During the cold months, it’s o’ so common to bump in to someone whose boiler has broken. We all sympathise with it – the thought of having to cope on a single electric heater during deepest-darkest-January makes a chill run-up anyone’s spine. Then every spring, talk of drought hits the news, to the extent that last year there was even talk of having to have standpipes in the street over summer 2013. Whilst this fear was quickly drowned under months of torrential rain, it still filled people with concern and worry until the reservoirs were full again.
Yesterday morning though, we were hit by a worse loss: electricity. We woke-up to what we hoped would just be a couple of hours without power. It turned out to be over 10 hours until our power came back on. This was no trivial power cut – it was a proper power outage. What you forget though is how reliant you are on electricity. We were fortunate it was March because we were without light, heat or cooking facilities. Our shower has an electric pump so we couldn’t make use of our remaining tank of hot water except in trickle form. What’s more, once that tank was gone, we couldn’t heat-up another one anyway. We didn’t even have, more fool us, a chorded phone in the house. So we were left with our dwindling mobile batteries to keep us in touch with the electricity people.
Worried that power would not be restored before it got dark, we stocked-up on bread rolls and candles. We were, unfortunately, unable to find a small gas heater (I say ‘we’ – it was actually Sam who went looking). We were preparing ourselves for a rather cold and dark night. Fortunately our property had it’s power restored at about 5pm. Although, the work went on until 10pm, with some people not having power until that time.

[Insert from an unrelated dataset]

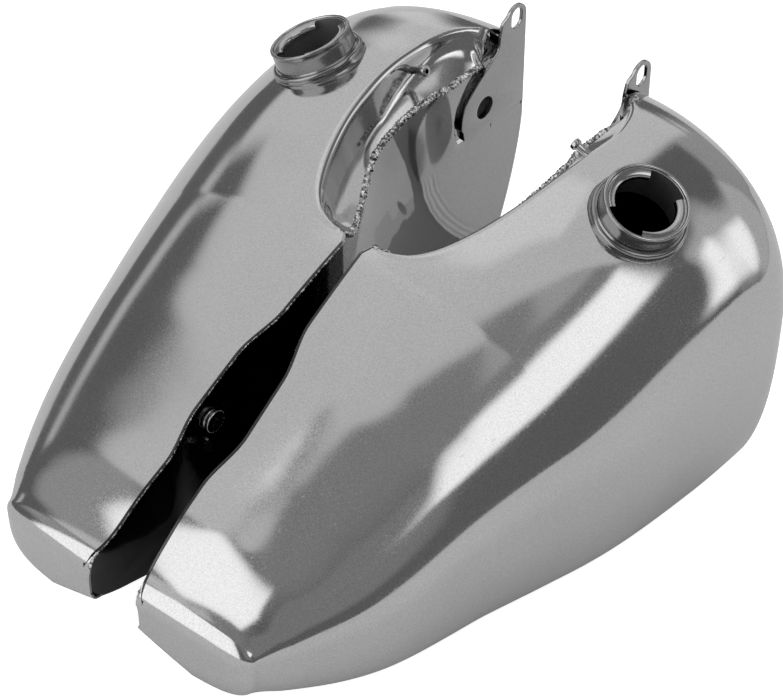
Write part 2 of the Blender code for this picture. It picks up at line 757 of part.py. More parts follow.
def tube_along(name, points, radius, side):
    """A bead of weld along points in millimetres, as a welded mesh."""
    curve = bpy.data.curves.new(name, "CURVE")
    curve.dimensions = "3D"
    curve.bevel_depth = radius * MM
    curve.bevel_resolution = 1
    curve.use_fill_caps = True
    spline = curve.splines.new("POLY")
    spline.points.add(len(points) - 1)
    for point, (x, y, z) in zip(spline.points, points):
        point.co = (side * x * MM, y * MM, z * MM, 1)
    drawn = bpy.data.objects.new(name + "_path", curve)
    bpy.context.scene.collection.objects.link(drawn)
    bpy.context.view_layer.update()
    graph = bpy.context.evaluated_depsgraph_get()
    mesh = bpy.data.meshes.new_from_object(drawn.evaluated_get(graph))
    shape = bmesh.new()
    shape.from_mesh(mesh)
    bmesh.ops.remove_doubles(shape, verts=shape.verts, dist=0.00001)
    bmesh.ops.recalc_face_normals(shape, faces=shape.faces)
    shape.to_mesh(mesh)
    shape.free()
    made = bpy.data.objects.new(name, mesh)
    bpy.context.scene.collection.objects.link(made)
    bpy.data.objects.remove(drawn)
    return made


def seam_weld(name, side, body):
    """The weld bead along the recess's inner edge, where the skin meets the pocket wall."""
    radius = 1.5
    edge = [ring[0] for ring in skin_rings() if 0 < ring[0][1] < 221]
    points = [(x - radius - 1.2, y, z - 0.6) for x, y, z in edge]
    return place(tube_along(name, points, radius, side), body, weld_metal())


def spigot(name, place_xy, reach, side, body):
    """A threaded spigot out of the floor pan, with a collar under it."""
    frame = spigot_frame(place_xy, side)
    x, y = place_xy
    lift = pan_height(x, y) - levels(y)[3]
    profile = [
        (SPIGOT_BORE, reach - lift),
        (SPIGOT_RADIUS - 1, reach - lift),
        (SPIGOT_RADIUS, reach - lift - 1),
        (SPIGOT_RADIUS, -8 - lift),
        (SPIGOT_BORE, -8 - lift),
    ]
    return place(turned(name, profile, frame, 20), body, machined_steel())


def drill_pan(pan, place_xy, side):
    tool = rod(SPIGOT_RADIUS + GAP, -60, 20, spigot_frame(place_xy, side), 24)
    cut(pan, cutter(f"{pan.name}_hole_{len(pan.modifiers)}", tool))


def tank_half(label, side):
    """Every piece of one half, on that half's own empty."""
    body = bpy.data.objects.new(label + "_tank", None)
    bpy.data.collections[OBJECT_NAME].objects.link(body)
    body.location = (side * POCKET_X * MM, 0, 0)
    bpy.context.view_layer.update()
    outer_shell(label + "_outer_shell", side, body)
    inner_wall(label + "_inner_wall", side, body)
    pan = floor_pan(label + "_floor_pan", side, body)
    filler_flange(label + "_filler_flange", side, body)
    filler_collar(label + "_filler_collar", side, body)
    bayonet_ring(label + "_bayonet_ring", side, body)
    vent_nipple(label + "_vent_nipple", side, body)
    front_bracket(label + "_front_bracket", side, body)
    seam_weld(label + "_seam_weld", side, body)
    rear_bung(label + "_rear_bung", side, body)
    rear_tab(label + "_rear_tab", side, body)
    spigot(label + "_crossover_spigot", CROSSOVER, 6, side, body)
    drill_pan(pan, CROSSOVER, side)
    if side < 0:
        spigot(label + "_petcock_spigot", PETCOCK, 6, side, body)
        drill_pan(pan, PETCOCK, side)


def main():
    for old in list(bpy.data.objects):
        bpy.data.objects.remove(old)
    for name in (OBJECT_NAME, OBJECT_NAME + "_cutters"):
        bpy.context.scene.collection.children.link(bpy.data.collections.new(name))
    tank_half("left", -1)
    tank_half("right", 1)


main()
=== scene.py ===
"""Looks for a pair of bare steel split fuel tanks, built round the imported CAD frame.

Sizes are in millimetres unless a name says otherwise; meshes are made in metres. A half is described once,
for the right side, and mirrored for the left.
"""

import math

import bmesh
import bpy
import numpy as np
from mathutils import Matrix, Vector, noise


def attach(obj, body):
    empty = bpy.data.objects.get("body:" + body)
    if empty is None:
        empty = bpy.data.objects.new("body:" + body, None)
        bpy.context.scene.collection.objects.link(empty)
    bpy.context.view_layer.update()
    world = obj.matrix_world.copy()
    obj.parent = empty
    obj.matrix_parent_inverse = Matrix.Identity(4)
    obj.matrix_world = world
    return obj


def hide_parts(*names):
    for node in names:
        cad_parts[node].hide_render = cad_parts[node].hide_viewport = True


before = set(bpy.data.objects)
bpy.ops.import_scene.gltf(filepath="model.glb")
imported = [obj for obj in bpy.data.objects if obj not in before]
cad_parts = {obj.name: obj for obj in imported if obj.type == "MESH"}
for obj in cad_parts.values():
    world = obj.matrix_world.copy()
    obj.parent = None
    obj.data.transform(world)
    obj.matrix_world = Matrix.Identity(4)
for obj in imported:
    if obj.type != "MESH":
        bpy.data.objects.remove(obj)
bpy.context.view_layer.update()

MM = 0.001
SHEET = 1.6  # sheet steel thickness

# ---------------------------------------------------------------- the tank's shape, as in the CAD

# The skin, station by station from the tail (y, half width, top, widest level, underside, rise of the pan).
STATIONS = (
    (-260, 113, 120, 94, 55, 18),
    (-176, 161, 160, 97, 26, 28),
    (-76, 189, 213, 123, 11, 30),
    (24, 217, 252, 130, 3, 28),
    (124, 230, 273.5, 141, 0, 20),
    (184, 234, 272, 142, 2, 10),
)
STATION_BLUR = ((-24, 0.1), (-12, 0.23), (0, 0.34), (12, 0.23), (24, 0.1))  # distance along, and weight
CROWN_POWER = 2.3  # superellipse exponents: 2 is an ellipse, more is squarer
BELLY_POWER = 3.4
NOSE_BELLY_POWER = 2.2
CROWN_START = (1.5, 20)  # degrees of the crown taken by its first strip, beside the recess and far from it
CROWN_START_RUN = 100  # how far along the tank that change takes
TAIL_Y = -265
TAIL_DEPTH = 10
TAIL_INSET = 16
TAIL_CREASE = 30  # degrees of the end's roll that are missing along its top, which leaves a crease
CREASE_SPREAD = (0.45, 25)  # it dies away over this share of the crown, and this near the outer side
TAIL_DROP = (9, -205)  # how far the top falls towards the tail, and from where
TAIL_SWEEP = (8, 34)  # how far forward the end's outer side is swept, and the length that takes it up
NOSE_Y = 265
NOSE_START = 184
NOSE_TOP_START = 195
NOSE_TOP_DROP = 42
NOSE_SIDE_Z = 190
NOSE_CHIN_Z = 178
NOSE_PLAN_POWER = 2.1
NOSE_CHIN_POWER = 1.5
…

As we move in to a world where everything is digital and powered by electricity, we are more and more reliant on the old and complex infrastructure that provides power to all our homes. In the UK, we take power for granted; cuts and outages are rare. But, it does make you wonder what sort of fail-safes we will need to build in to our homes in the future. The more automated our homes become, the more need there will be for localised power-sources. Perhaps it’s time to consider investing in some solar panels…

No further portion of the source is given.